La habilidad distintiva de Schweblin para encontrar el horror en lo mundano y familiar es una constante que se refuerza en la colección. El desasosiego no surge de amenazas sobrenaturales explícitas, ni siquiera de los monstruos contemporáneos como groomers, IA generativas ni submundos digitales. El mal no surge sino de las sutiles distorsiones en las relaciones humanas y de la inquietante intrusión de lo extraño en la vida diaria. Este enfoque, al aplicarse a la niñez, convierte la cotidianidad infantil en un escenario de potencial peligro. La confianza y la inocencia propias de la infancia se ven confrontadas con una realidad que se tuerce de maneras incomprensibles, transformando el hogar o el entorno familiar en un espacio de inquietud. La normalidad, para Schweblin, es una «ficción», y son precisamente las fisuras en esa supuesta normalidad las que exponen a los niños a experiencias traumáticas.

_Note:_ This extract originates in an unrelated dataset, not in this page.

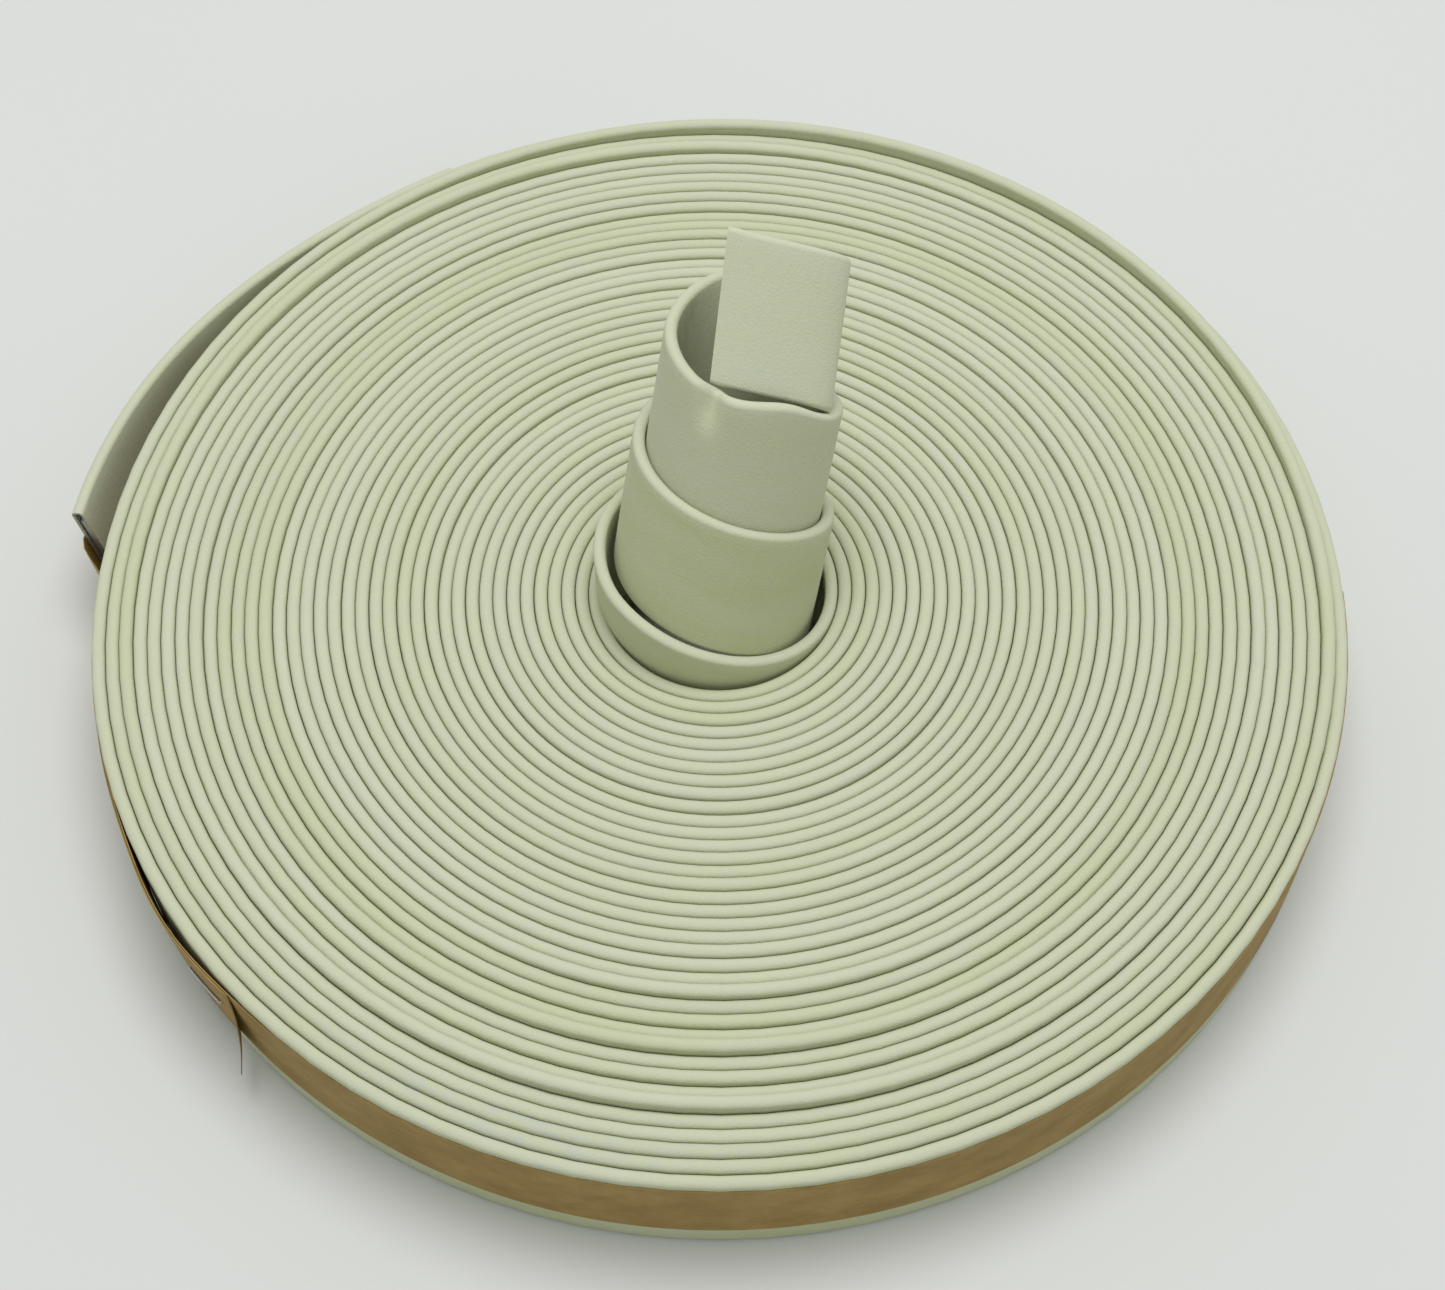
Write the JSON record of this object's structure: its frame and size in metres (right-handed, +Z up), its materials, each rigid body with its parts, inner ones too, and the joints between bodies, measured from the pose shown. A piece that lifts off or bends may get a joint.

La Literatura como Confrontación Inevitable
No es un libro para regalarle a alguien que busca una lectura pasatista, un recreo, ni menos aún literatura cozy o reconfortante. Por el contrario, leer “El buen mal” es una experiencia visceral que deja una profunda sensación de desasosiego. La obra funciona como un espejo que nos devuelve una confrontación inevitable con una imagen de la infancia que no es la edulcorada de las películas de Disney, las series de Netflix ni, mucho menos, de los programas de cable pensados para niñes.
En la actualidad se habla mucho de los problemas que traen las pantallas, la exposición a ciertos contenidos o intercambios que pueden poner en riesgo a les niñes –y es así–, pero en esta colección de cuentos, no hace falta ninguna mediatización para que riesgo aparezca, incluso para que les niñes muestren sus caras más oscuras y les adultes nos presenten su cara más desasosegada, más paralizada, más inútil frente a las calamidades de la vida misma.